Negli scorsi anni abbiamo lasciato che la Magneti Marelli o la Ansaldo Breda (treni ad alta velocità) e Ansaldo STS (tecnologia su segnalazione e gestione del traffico treni) fossero cedute ad imprese estere non senza polemiche e interrogativi, oggi sono imprese che si stanno affermando sui mercati internazionali grazie ai brevetti e ai talenti che hanno accumulato prima della cessione e grazie alla capacità finanziaria dei nuovi proprietari. Sono aziende importanti per il sistema paese e per l’indotto delle imprese che lavorano con esse. Per ora molte lavorazioni sono fatte in Italia ma non abbiamo garanzia che nel futuro ciò continui a rimanere così e oggi più di ieri non possiamo permettercelo.
L’importanza di un coordinamento internazionale
Quello che abbiamo visto in queste settimane è l’emergere di istinti nazionali. Il coronavirus è il primo evento internazionale e ci avrebbe dovuto spingere ad unire le forze mentre ha fatto emergere il peggio, con paesi anche “amici” (molti dell’Unione Europea) che hanno bloccato le esportazioni di materiale sanitario quando non hanno requisito il materiale destinato all’Italia e solo in transito per i loro confini. Egoismo, panico e mancanza di ragionevolezza. Questo ci fa capire quanto sia importante un coordinamento internazionale (a partire dal ruolo che sta svolgendo l’ONU con Organizzazione Mondiale della Sanità) e quanto sia importante e determinante una visione internazionale ai problemi da una parte e come sia precario l’equilibrio dei trattati commerciali dall’altro, questo sta spingendo molti paesi ad un approccio più chiuso. Se da una parte dobbiamo lavorare per costruire un nuovo equilibrio internazionale con la forza della diplomazia, dall’altro dobbiamo poter disporre di una propria capacità autonoma sui settori importanti come il digitale e anche il settore bio-medicale (dove contiamo notevoli eccellenze che non possiamo rischiare di perdere). Non possiamo contare solo sull’import per le produzioni più strategiche, dobbiamo poter mettere in campo una capacità nei settori strategici e un nuovo modello di accordi internazionali che possano funzionare anche nelle emergenze e promuovere una mutualità di vantaggi.
Conclusioni
Come esorta il Presidente della Repubblica è il momento dell’unità di intenti, aldilà dei diversi colori, è il momento di mettere insieme le forze e rimboccarsi le maniche per la ricostruzione che ci aspetta. Tra qualche settimana ci troveremo di fronte al reboot economico del Paese, non dobbiamo arrivarci impreparati.

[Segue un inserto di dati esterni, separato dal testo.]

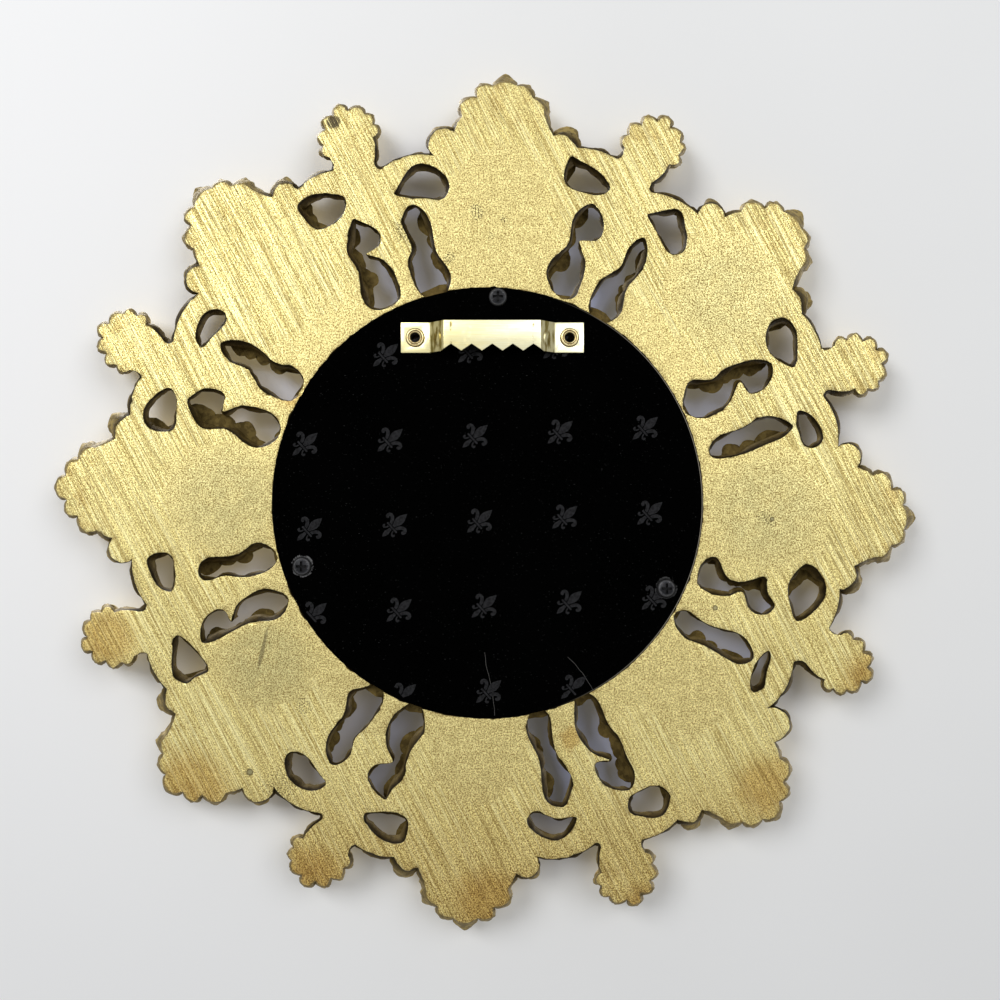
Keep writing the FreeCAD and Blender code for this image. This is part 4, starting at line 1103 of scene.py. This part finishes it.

In questi giorni da parte di opinionisti e politici insospettabili di derive stataliste sentiamo sempre più spesso l’esortazione verso il ruolo dello Stato, negli ultimi decenni abbiamo forse demonizzato troppo questa presenza. Il coronavirus ci spingerà tutti a riequilibrare l’azione di Stato e mercato e riconoscere la loro complementarietà. Il capitalismo e la capacità industriale occidentale sono il risultato dell’intervento pubblico in diverse forme e momenti storici, pensiamo al dopoguerra, e il balzo fatto dalla Cina negli ultimi decenni, con il conseguente calo industriale dei paesi occidentali, sta a dimostrare che tale ruolo è ancora rilevante se gestito al meglio.
Non possiamo permetterci errori. Sta a chi ha compiti di governo saperlo esercitare al meglio e utilizzarlo nella maniera più proficua per il benessere generale. A noi semplici elettori e persone coinvolte a vario titolo nei settori produttivi ci è dato il compito di saper selezionare con oculatezza a chi affidare tale responsabilità e operare ogni giorno al meglio delle nostre possibilità per il benessere della collettività, che è poi anche il nostro.